My first thought was a squirrel. Or perhaps even a rat. My hope was it wasn’t a raccoon, because two were over in the old vacant Bill Shaw home across the street, where the Terminix folks owned and used it for storage and whatnot. And where two raccoons found refuge in that attic via a hole in the roof.

I contacted Jim Haugh, the retired president and chief executive officer for the locally owned Terminix.

“Jim, just an alert that we have a raccoon issue,” I wrote an email to Haugh on Nov. 6. “You have two raccoons residing in the attic rooftop at the home across from mine. I saw them recently in the front yard, and then yesterday evening when they were on the roof and went inside the hole in the roof just before dark. At least one has crossed my yard about 10 p.m. one evening, and the same or another has been at my home climbing on the front porch bird feeder. Think I have some critter up in my attic, too, and I’m hoping it’s just a squirrel. You are in the business of dealing with these things. Just alerting you to the issue.” 

It didn’t take long for the business to trap the raccoons with folks from their wildlife division. But, I said, send your wildlife folks my way … just to make sure the raccoons don’t have a cousin in my attic.

“Yep,” Brian Landahl, manager of the Wildlife Division for Terminix, headed up the fold-out stairway, “it’s a raccoon.”

You haven’t, I said, even searched around up there.

No need, he said.

“See the paw prints?” Landahl said, pointing to the interior of the dropdown stairway. “It’s a raccoon. You’ve got a raccoon.”

Landahl placed a camera on the roof chimney pointing toward an attic ventilator dome in what Landahl suspected was the raccoon’s point of entry. Days went by. No sighting of a raccoon. Three days later, and the raccoon was caught in the act, not long before just midnight on Nov. 10 and at 5:50 a.m. on Nov. 11.

Give a listen, Kemosabe

Oh, they’re cute little critters with their Lone Ranger masks across their faces. But let me tell you something, Kemosabe, raccoons can be destructive. And they’re intelligent creatures. They have alternate routes of escape, and my raccoon tore out the soffit vent, as well, on the front of my home. When I say torn out the soffit vent, I mean ripped it completely out of the wooden eave with those forepaws.

Something else you may want to know about raccoons.

They’re suckers for cat food.

William Dooley placed a metal trap by the attic ventilator dome, with a can of cat food in the cage, and a morning or two later, and Landahl and his wildlife crew had their prey, aka my attic predator, that had its way in the attic for the better part of three months.

Something else you may want to know about those metal cage traps. The Great Harry Houdini couldn’t finagle his way out of one those contraptions once a varmint takes the bait.

Dooley placed a metal protective cage over the attic ventilator dome to prevent any further point of raccoon entry.

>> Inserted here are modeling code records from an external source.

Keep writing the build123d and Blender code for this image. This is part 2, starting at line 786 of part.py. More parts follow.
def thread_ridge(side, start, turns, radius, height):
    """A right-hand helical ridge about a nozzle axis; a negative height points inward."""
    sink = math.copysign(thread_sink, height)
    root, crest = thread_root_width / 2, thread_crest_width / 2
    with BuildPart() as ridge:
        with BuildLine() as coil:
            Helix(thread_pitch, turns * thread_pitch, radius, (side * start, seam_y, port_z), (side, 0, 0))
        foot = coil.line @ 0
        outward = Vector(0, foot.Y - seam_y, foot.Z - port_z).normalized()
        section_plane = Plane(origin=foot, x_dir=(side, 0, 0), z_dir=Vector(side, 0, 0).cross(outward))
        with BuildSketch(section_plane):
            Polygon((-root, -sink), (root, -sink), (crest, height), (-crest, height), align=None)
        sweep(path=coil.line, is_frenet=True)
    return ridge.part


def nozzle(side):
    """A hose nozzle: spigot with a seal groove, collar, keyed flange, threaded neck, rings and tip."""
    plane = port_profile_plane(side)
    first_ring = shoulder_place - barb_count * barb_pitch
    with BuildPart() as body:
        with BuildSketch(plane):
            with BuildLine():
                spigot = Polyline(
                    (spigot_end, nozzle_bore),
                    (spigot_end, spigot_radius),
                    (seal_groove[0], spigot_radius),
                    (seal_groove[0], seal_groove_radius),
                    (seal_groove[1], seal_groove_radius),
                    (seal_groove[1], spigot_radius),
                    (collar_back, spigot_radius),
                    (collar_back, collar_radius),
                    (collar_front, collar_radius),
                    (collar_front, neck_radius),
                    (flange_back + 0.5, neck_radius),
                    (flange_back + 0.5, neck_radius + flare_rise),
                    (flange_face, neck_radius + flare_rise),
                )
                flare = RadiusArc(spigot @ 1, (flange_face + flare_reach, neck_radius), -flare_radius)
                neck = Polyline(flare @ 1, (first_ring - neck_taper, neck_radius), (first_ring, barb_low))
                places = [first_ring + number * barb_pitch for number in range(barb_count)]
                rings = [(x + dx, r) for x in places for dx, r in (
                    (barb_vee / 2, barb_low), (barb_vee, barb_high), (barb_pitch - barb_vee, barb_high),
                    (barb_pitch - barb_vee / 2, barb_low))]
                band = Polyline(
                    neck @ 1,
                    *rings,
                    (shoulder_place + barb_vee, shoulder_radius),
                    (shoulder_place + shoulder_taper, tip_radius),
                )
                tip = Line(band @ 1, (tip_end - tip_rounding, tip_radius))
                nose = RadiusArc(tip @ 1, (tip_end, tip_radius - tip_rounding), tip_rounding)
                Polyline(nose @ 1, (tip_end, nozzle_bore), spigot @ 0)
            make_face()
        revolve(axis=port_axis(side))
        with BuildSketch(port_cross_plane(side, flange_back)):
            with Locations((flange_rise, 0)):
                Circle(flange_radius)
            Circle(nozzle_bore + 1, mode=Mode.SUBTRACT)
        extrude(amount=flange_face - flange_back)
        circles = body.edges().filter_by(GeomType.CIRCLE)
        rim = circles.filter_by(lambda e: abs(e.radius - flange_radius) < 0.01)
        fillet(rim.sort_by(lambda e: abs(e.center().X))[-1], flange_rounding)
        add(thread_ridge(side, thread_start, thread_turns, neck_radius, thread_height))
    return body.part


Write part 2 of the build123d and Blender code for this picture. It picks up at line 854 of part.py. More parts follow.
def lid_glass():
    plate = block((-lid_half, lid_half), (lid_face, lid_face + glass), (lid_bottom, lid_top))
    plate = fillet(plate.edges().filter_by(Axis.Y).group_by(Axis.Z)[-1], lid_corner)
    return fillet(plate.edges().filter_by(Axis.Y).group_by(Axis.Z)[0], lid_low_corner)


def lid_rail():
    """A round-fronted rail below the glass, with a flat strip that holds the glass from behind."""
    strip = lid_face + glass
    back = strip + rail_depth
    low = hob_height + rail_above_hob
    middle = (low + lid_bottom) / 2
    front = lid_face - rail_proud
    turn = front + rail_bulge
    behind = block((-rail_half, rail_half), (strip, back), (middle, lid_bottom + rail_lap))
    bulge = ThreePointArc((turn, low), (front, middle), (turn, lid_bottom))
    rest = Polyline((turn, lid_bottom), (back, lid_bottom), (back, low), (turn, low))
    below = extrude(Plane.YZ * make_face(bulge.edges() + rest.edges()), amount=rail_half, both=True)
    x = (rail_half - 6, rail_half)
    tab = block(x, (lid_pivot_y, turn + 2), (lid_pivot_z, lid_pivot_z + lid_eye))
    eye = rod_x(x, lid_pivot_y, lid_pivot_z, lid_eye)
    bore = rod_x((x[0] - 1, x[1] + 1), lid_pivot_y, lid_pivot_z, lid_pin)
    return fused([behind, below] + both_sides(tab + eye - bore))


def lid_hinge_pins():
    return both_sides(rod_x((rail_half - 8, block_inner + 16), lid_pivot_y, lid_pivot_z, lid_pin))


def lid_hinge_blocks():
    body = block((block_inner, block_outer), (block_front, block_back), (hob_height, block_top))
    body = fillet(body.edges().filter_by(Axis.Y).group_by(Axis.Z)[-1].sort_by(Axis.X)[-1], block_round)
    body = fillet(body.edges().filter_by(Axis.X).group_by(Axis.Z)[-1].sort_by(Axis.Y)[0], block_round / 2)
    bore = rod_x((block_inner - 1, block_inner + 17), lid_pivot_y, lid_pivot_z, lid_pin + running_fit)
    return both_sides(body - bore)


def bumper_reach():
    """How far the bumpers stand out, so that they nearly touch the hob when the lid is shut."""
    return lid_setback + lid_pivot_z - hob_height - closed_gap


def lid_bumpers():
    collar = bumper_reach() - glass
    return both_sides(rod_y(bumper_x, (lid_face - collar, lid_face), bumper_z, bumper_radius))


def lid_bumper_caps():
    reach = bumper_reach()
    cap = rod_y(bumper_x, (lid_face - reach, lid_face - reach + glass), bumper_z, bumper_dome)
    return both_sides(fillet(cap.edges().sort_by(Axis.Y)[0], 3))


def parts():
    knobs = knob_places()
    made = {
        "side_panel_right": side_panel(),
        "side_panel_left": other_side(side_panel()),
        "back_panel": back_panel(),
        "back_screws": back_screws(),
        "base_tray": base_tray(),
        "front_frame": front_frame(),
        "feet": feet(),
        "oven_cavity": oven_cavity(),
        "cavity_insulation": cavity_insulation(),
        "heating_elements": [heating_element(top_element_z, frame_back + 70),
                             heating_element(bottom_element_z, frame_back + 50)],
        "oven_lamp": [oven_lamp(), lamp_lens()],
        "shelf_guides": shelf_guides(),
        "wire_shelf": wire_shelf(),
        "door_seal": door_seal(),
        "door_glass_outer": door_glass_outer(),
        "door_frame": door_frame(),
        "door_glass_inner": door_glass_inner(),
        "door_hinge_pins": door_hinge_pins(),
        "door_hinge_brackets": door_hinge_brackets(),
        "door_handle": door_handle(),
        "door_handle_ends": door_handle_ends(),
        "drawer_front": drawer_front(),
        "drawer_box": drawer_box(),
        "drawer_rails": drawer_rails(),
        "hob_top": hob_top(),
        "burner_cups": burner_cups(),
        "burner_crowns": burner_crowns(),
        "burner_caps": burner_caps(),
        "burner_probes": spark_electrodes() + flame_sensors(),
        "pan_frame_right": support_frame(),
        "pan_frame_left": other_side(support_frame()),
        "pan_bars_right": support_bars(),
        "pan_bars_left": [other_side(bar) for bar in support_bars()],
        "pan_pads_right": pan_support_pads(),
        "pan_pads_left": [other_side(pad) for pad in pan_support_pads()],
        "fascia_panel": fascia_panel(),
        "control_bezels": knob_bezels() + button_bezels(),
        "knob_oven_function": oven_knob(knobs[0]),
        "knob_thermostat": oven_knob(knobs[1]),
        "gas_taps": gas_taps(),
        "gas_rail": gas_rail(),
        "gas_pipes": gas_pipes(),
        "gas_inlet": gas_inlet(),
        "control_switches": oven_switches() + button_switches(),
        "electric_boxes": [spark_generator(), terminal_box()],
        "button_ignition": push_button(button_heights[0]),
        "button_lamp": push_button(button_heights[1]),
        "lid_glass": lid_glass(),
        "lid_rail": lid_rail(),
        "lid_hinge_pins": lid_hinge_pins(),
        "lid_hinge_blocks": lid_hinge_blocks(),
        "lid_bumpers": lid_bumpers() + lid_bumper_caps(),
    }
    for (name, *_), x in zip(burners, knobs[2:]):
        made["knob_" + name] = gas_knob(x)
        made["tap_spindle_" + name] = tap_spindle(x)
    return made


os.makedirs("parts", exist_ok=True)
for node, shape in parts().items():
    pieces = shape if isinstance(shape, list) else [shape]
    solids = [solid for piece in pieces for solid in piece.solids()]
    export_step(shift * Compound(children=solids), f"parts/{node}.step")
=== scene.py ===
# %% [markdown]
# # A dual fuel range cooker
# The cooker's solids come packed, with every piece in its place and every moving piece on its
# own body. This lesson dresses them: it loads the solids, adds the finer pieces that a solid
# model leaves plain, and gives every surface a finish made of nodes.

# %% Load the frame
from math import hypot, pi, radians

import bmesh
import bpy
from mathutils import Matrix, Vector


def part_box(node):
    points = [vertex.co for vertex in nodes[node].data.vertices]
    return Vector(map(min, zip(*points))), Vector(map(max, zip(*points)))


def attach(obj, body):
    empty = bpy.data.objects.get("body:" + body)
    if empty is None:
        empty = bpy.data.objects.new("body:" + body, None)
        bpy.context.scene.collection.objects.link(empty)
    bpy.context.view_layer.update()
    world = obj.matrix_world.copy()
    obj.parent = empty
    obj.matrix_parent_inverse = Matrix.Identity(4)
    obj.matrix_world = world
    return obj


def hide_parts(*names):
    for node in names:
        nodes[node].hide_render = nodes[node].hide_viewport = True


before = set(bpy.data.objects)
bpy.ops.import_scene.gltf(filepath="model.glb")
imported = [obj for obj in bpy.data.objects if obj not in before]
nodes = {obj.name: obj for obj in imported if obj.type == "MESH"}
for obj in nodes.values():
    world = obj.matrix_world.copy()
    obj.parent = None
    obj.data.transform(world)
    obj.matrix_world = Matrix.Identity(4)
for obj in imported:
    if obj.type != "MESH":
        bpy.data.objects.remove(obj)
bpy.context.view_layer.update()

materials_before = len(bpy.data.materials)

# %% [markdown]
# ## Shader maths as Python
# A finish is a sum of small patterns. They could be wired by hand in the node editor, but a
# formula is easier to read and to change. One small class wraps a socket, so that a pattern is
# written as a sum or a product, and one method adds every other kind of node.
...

Something else you may want to know about a raccoon in your attic. A raccoon is costly to catch and costly to clean up after, too.

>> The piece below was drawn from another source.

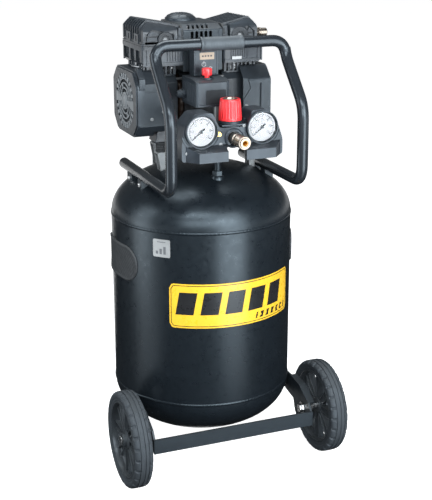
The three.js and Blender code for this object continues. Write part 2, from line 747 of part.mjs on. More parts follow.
// The pointer rests at the zero mark, low on the left of the dial.
const POINTER_REST = THREE.MathUtils.degToRad(-130);

function gaugeNeedle(x) {
  const geometry = prism('y', [[-1.4, -7], [1.4, -7], [0.5, 21], [-0.5, 21]], -173, -172.2);
  const pointer = geometry.rotateY(POINTER_REST).translate(x, 0, GAUGE_Z);
  return join(pointer, rod('y', [x, GAUGE_Z], 3, -173.6, -171.5, 12));
}

for (const side of ['right', 'left']) {
  add(`gauge_case_${side}`, gaugeCase(GAUGE_X[side]), paint.white);
  add(`gauge_needle_${side}`, gaugeNeedle(GAUGE_X[side]), paint.plastic);
}

// ---------------------------------------------------------------- regulator

const REGULATOR = { low: 665, high: 694, neckR: 13.5, neckTop: 705 };
const SWITCH = { x: [-51, 16], y: [-110, -32], z: [727, 777] };

function regulatorBody() {
  const { low, high, neckR, neckTop } = REGULATOR;
  const manifold = block([-30, 17], [-160, -80], [low, high]);
  const neck = rod('z', [0, KNOB_Y], neckR, high - 1, neckTop, 20);
  const nipple = rod('z', PORT.riser.at, 8, high - 1, SWITCH.z[0] - GAP, 16);
  return join(manifold, neck, nipple);
}

// A red knob over the spindle: hollow below, with a round well in its top.
function regulatorKnob() {
  const profile = [
    [17.5, 709.3], [23.4, 709.3], [23.4, 714], [20.4, 747], [19.4, 748], [13.5, 748],
    [12, 738], [5.4, 738], [5.4, 730], [17.5, 728], [17.5, 709.3],
  ];
  return turned('z', [0, KNOB_Y], profile, 20);
}

add('regulator_body', regulatorBody(), paint.bare);
add('regulator_collar', ring('z', [0, KNOB_Y], REGULATOR.neckR + GAP, 21, 698.4, 708.6), paint.plastic);
add('regulator_spindle', rod('z', [0, KNOB_Y], 5, REGULATOR.neckTop + GAP, 737, 16), paint.brass);
add('regulator_knob', regulatorKnob(), paint.red);

// ---------------------------------------------------------------- outlet coupler

const COUPLER = {
  rear: -160.3, shoulder: -173, seat: -187, front: -222, stemR: 9.6, shoulderR: 11.4, plugR: 5,
};

function couplerBody() {
  const { rear, shoulder, seat, front, stemR, shoulderR, plugR } = COUPLER;
  const profile = [
    [0, rear], [stemR, rear], [stemR, shoulder + 2], [shoulderR, shoulder], [shoulderR, seat + 1],
    [stemR, seat], [stemR, front], [plugR, front], [plugR, seat - 1], [0, seat - 1],
  ];
  return turned('y', [0, COUPLER_Z], profile, 20);
}

function couplerSleeve() {
  const { seat, front, stemR } = COUPLER;
  return ring('y', [0, COUPLER_Z], stemR + GAP, stemR + 2.6, front + 3, seat - 4, 20);
}

add('coupler_body', couplerBody(), paint.brass);
add('coupler_sleeve', couplerSleeve(), paint.bare);

// ---------------------------------------------------------------- safety valve and riser pipe

const SAFETY = { at: [-21, -136], radius: 7.6, low: 648, ringZ: 634.2, ringIn: 6, ringOut: 8.2, stemR: 1.8 };

function safetyValveBody() {
  const { at, radius, low, stemR } = SAFETY;
  const body = prism('z', circle(at, radius, 6), low, REGULATOR.low - GAP);
  return cut(body, rod('z', at, stemR + 0.6, low - 2, low + 14, 12));
}

// Pull ring on its stem; the stem lifts the seat when the ring is pulled down.
function safetyValveRing() {
  const { at, low, ringZ, ringIn, ringOut, stemR } = SAFETY;
  const loop = ring('x', [at[1], ringZ], ringIn, ringOut, at[0] - 1, at[0] + 1, 16);
  return join(loop, rod('z', at, stemR, ringZ + ringIn + 0.8, low + 10, 10));
}

function riserPipe() {
  const { at, radius } = PORT.riser;
  return rod('z', at, radius, domeTop(-at[1]) - 10, REGULATOR.low - GAP, 16);
}

add('safety_valve_body', safetyValveBody(), paint.brass);
add('safety_valve_ring', safetyValveRing(), paint.bare);
add('riser_pipe', riserPipe(), paint.steel);

// ---------------------------------------------------------------- pressure switch

const HOOD = { x: [-36, 13], y: [-60, -34], high: 830, edge: 4 }; // the cover over the switch's contacts
const BUTTON = [-20, -85];
const GLAND = [-50, 745]; // y and z of the cable gland's axis

function switchBase() {
  const { x, y, z } = SWITCH;
  const box = prism('z', chamfered(x, y, 4), ...z);
  return cut(box, rod('z', BUTTON, 5.6, 755, 780, 14));
}

function switchCover() {
  const { x, y: [front, back], high, edge } = HOOD;
  const low = SWITCH.z[1] + GAP;
  const section = [[front, low], [front, high - edge], [front + edge, high], [back, high], [back, low]];
  return prism('x', section, ...x);
}

function switchButton() {
  const profile = [[0, 762], [5, 762], [5, 783], [9, 783], [9.6, 786], [9.6, 794], [8.6, 796], [0, 796]];
  return turned('z', BUTTON, profile, 20);
}

function cableGland() {
  const start = SWITCH.x[0] - GAP;
  const nut = prism('x', circle(GLAND, 10, 6), start - 6, start);
  const profile = [[0, start - 5], [8, start - 5], [8, start - 11], [5, start - 16], [0, start - 16]];
  const dome = turned('x', GLAND, profile, 14);
  return cut(join(nut, dome), rod('x', GLAND, 3.5, start - 20, start - 4, 10));
}

add('switch_base', switchBase(), paint.plastic);
add('switch_cover', switchCover(), paint.plastic);
add('switch_button', switchButton(), paint.red);
add('cable_gland', cableGland(), paint.plastic);

export default group;
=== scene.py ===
# The looks of a two-wheeled upright air compressor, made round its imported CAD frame.
# Shapes are drawn in millimetres in the tank's own frame: the origin is on the floor under the
# tank's axis, +Z is up and -Y is the side with the gauges. They are stored in metres in the row frame.
import math

import bmesh
import bpy
from mathutils import Matrix, Vector
from mathutils.geometry import tessellate_polygon


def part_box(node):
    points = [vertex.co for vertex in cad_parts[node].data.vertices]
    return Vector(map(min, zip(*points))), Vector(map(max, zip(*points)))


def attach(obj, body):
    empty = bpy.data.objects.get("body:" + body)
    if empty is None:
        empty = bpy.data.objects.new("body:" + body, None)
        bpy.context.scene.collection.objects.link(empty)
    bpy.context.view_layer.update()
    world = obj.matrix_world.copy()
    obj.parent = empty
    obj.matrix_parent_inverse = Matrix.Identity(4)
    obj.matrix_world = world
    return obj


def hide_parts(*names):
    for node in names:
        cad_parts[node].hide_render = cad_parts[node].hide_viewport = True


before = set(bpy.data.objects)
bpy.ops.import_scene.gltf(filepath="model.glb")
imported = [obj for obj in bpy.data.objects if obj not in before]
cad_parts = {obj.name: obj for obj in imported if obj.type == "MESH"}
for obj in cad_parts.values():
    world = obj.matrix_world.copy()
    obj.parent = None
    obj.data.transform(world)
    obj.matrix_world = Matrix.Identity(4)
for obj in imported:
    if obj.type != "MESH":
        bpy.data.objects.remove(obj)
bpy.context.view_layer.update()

MM = 0.001

# ---------------------------------------------------------------- places taken from the frame

barrel_low, barrel_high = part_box("tank_barrel")
AXIS = Vector(((barrel_low.x + barrel_high.x) / 2, (barrel_low.y + barrel_high.y) / 2, 0))


def extent(node):
    """A node's limits along X, Y and Z, in millimetres in the tank's frame."""
    low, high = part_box(node)
    return [((low[i] - AXIS[i]) / MM, (high[i] - AXIS[i]) / MM) for i in range(3)]


def middle(node):
    return [(low + high) / 2 for low, high in extent(node)]


def to_row(point):
    return AXIS + MM * Vector(point)


# ---------------------------------------------------------------- shapes: (corners, faces)

PLACE = {
    "x": lambda u, v, along: (along, u, v),
    "y": lambda u, v, along: (u, along, v),
    "z": lambda u, v, along: (u, v, along),
}
X, Y, Z = "x", "y", "z"


def join(*shapes):
    corners, faces = [], []
    for more_corners, more_faces in shapes:
        start = len(corners)
        corners += more_corners
        faces += [tuple(i + start for i in face) for face in more_faces]
    return corners, faces


def changed(shape, matrix):
    corners, faces = shape
    return [tuple(matrix @ Vector(corner)) for corner in corners], faces


def moved(shape, x=0, y=0, z=0):
    return changed(shape, Matrix.Translation((x, y, z)))


def spun(shape, degrees, axis, centre=(0, 0, 0)):
    there = Matrix.Translation(centre)
    turn = Matrix.Rotation(math.radians(degrees), 4, axis.upper())
    return changed(shape, there @ turn @ there.inverted())


def mirrored(shape):
    return changed(shape, Matrix.Scale(-1, 4, (1, 0, 0)))


def as_drawn(shape):
    return shape


# Paired pieces are drawn for the +X side, and the left one is the right one's mirror image.
SIDES = {"right": as_drawn, "left": mirrored}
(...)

“We deal with raccoons in attics fairly regularly throughout the year,” Landahl says. “However, springtime is the most common when the females are having young. Some of the perils I have seen over the years include vast accumulation of feces, damaged insulation, and duct work in the attics. On the roof, they can also do a lot of damage to attic fans, soffits, ridge vents, shingles, roof decks and gable vents. I have had a few instances where they have fallen through a ceiling into the living space, and several issues with fleas from them.”

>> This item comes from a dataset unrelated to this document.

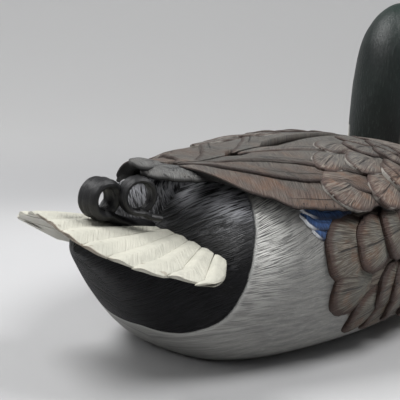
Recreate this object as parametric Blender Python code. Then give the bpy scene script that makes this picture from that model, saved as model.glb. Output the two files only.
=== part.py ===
"""Floating mallard drake decoy, hollow carved wood, in its own frame.

Metres, +Z up.  -Y is the way the duck faces and +X is its left.  The origin lies on the resting
face, halfway between the tip of the bill and the tip of the tail.
"""

import math

import bmesh
import bpy
import numpy as np
from mathutils import Vector

# ---------------------------------------------------------------- driving dimensions
OVERALL_LENGTH = 0.430
BILL_TIP, TAIL_TIP = -OVERALL_LENGTH / 2, OVERALL_LENGTH / 2
BODY_FRONT, BODY_REAR = -0.172, 0.211
WIDEST_Y, HALF_WIDTH = -0.004, 0.086
SEAM_Z = 0.050
WALL = 0.011
FLOOR_Z = 0.015
GAP = 0.0003

# Side profile of the body on its centreline, front to rear, as (y, z).
BACK_LINE = [
    (BODY_FRONT, 0.060), (-0.167, 0.086), (-0.148, 0.101), (-0.110, 0.109), (-0.050, 0.112),
    (0.010, 0.111), (0.060, 0.103), (0.105, 0.093), (0.135, 0.088), (0.165, 0.084), (0.190, 0.080),
    (BODY_REAR, 0.072),
]
MIDDLE_LINE = [
    (BODY_FRONT, 0.060), (-0.120, 0.054), (0.000, 0.052), (0.080, 0.054), (0.130, 0.058),
    (0.170, 0.065), (BODY_REAR, 0.071),
]
KEEL_LINE = [
    (BODY_FRONT, 0.060), (-0.168, 0.040), (-0.150, 0.018), (-0.120, 0.004), (-0.080, -0.004),
    (0.000, -0.006), (0.060, -0.006), (0.105, -0.004), (0.132, 0.004), (0.160, 0.026),
    (0.186, 0.050), (BODY_REAR, 0.070),
]
CAVITY = (-0.136, 0.100)
STATIONS, AROUND = 40, 40
CAVITY_STATIONS, CAVITY_AROUND = 20, 20

# ---------------------------------------------------------------- materials
PAINTS = {
    "body_paint": ((0.36, 0.35, 0.34), 0.75, 0.0),
    "head_paint": ((0.02, 0.09, 0.06), 0.45, 0.0),
    "bill_paint": ((0.55, 0.50, 0.14), 0.45, 0.0),
    "tail_paint": ((0.76, 0.75, 0.66), 0.75, 0.0),
    "rump_paint": ((0.02, 0.02, 0.024), 0.6, 0.0),
    "wing_paint": ((0.22, 0.19, 0.17), 0.7, 0.0),
    "primary_paint": ((0.13, 0.13, 0.13), 0.7, 0.0),
    "eye_glass": ((0.05, 0.02, 0.01), 0.05, 0.0),
    "bare_wood": ((0.62, 0.46, 0.28), 0.7, 0.0),
    "lead": ((0.20, 0.21, 0.22), 0.6, 0.8),
    "brass": ((0.60, 0.45, 0.18), 0.35, 1.0),
}


def paint(name):
    """The Principled material of that name, made the first time it is asked for."""
    found = bpy.data.materials.get(name)
    if found:
        return found
    colour, roughness, metallic = PAINTS[name]
    made = bpy.data.materials.new(name)
    made.use_nodes = True
    shader = made.node_tree.nodes["Principled BSDF"]
    shader.inputs["Base Color"].default_value = (*colour, 1)
    shader.inputs["Roughness"].default_value = roughness
    shader.inputs["Metallic"].default_value = metallic
    return made


# ---------------------------------------------------------------- small tools
def smooth_line(points, steps=14):
    """A dense Catmull-Rom curve through the points, as an array."""
    p = np.array(points, float)
    ends = np.vstack([2 * p[0] - p[1], p, 2 * p[-1] - p[-2]])
    out = []
    for a, b, c, d in zip(ends, ends[1:], ends[2:], ends[3:]):
        for t in np.arange(steps) / steps:
            out.append(
                0.5 * (2 * b + (c - a) * t + (2 * a - 5 * b + 4 * c - d) * t**2
                       + (3 * b - a - 3 * c + d) * t**3)
            )
    return np.array(out + [p[-1]])


def along(points):
    """The smooth curve through (position, value) points, as a function of position."""
    line = smooth_line(points)
    return lambda y: np.interp(y, line[:, 0], line[:, 1])


def stations(front, rear, count):
    """Positions from front to rear that crowd towards the two ends."""
    swing = np.linspace(0, math.pi, count)
    return (front + rear) / 2 - (rear - front) / 2 * np.cos(swing)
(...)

Something else you may want to know about the damage a raccoon can do in your attic. No need to call your insurance folks for homeowner’s financial assistance. When it’s a predator like a raccoon, you are on your own.

Catching a raccoon in your attic is just part of what we’ll call my Great Raccoon Adventure. You must sanitize the attic and where a raccoon has taken up his dastardly deeds, which brings me to Tyler Miller, a willowy, young fellow who showed up on a rainy morning on Nov. 21 and decked out in what appeared to be Hazmat gear from head to toe, and a respirator mask across his face.

And a disinfectant called Benefect brought along from Chris Andress, branch manager for the exterminator business.

I insisted that Brian Landahl come and inspect the attic just to be assured the raccoon adventure was at an end.

“Yep,” Landahl said, “he did a really good job.”


All is well on my side of the street.

Terminix didn’t fare as well with the home, circa 1958, of the late Bill and Joyce Shaw the business used for storage. Apparently, the two raccoons did so much damage to the red brick dwelling that it was demolished on the picturesque landscape in mid-December.

I spent a lot of time at that house as a youngster. Bill Shaw was the chief photographer for The Fayetteville Observer in the 1950s, 1960s and early 1970s, I remember when he had the carport installed and when the den was built in the back and how he liked sitting back there in his easy chair. I still can see Joyce Shaw, Lois Condlin and the late Dot Tingen having their morning coffee on the front porch and watching the neighborhood kids play.

You hated to see the old home come down, but those raccoons did a number on Bill and Joyce Shaw’s old homeplace owned by Terminix.

“The most revelatory thing I can say about the raccoons in our building,” Jim Haugh says, “is that the damage they caused was one of the factors in our decision to tear down the structure.”

They’re cute little critters with their “Lone Ranger” masks across their faces. But raccoons can be destructive and create havoc. And you surely don’t want a raccoon sneaking into your attic while you’re sleeping in the night.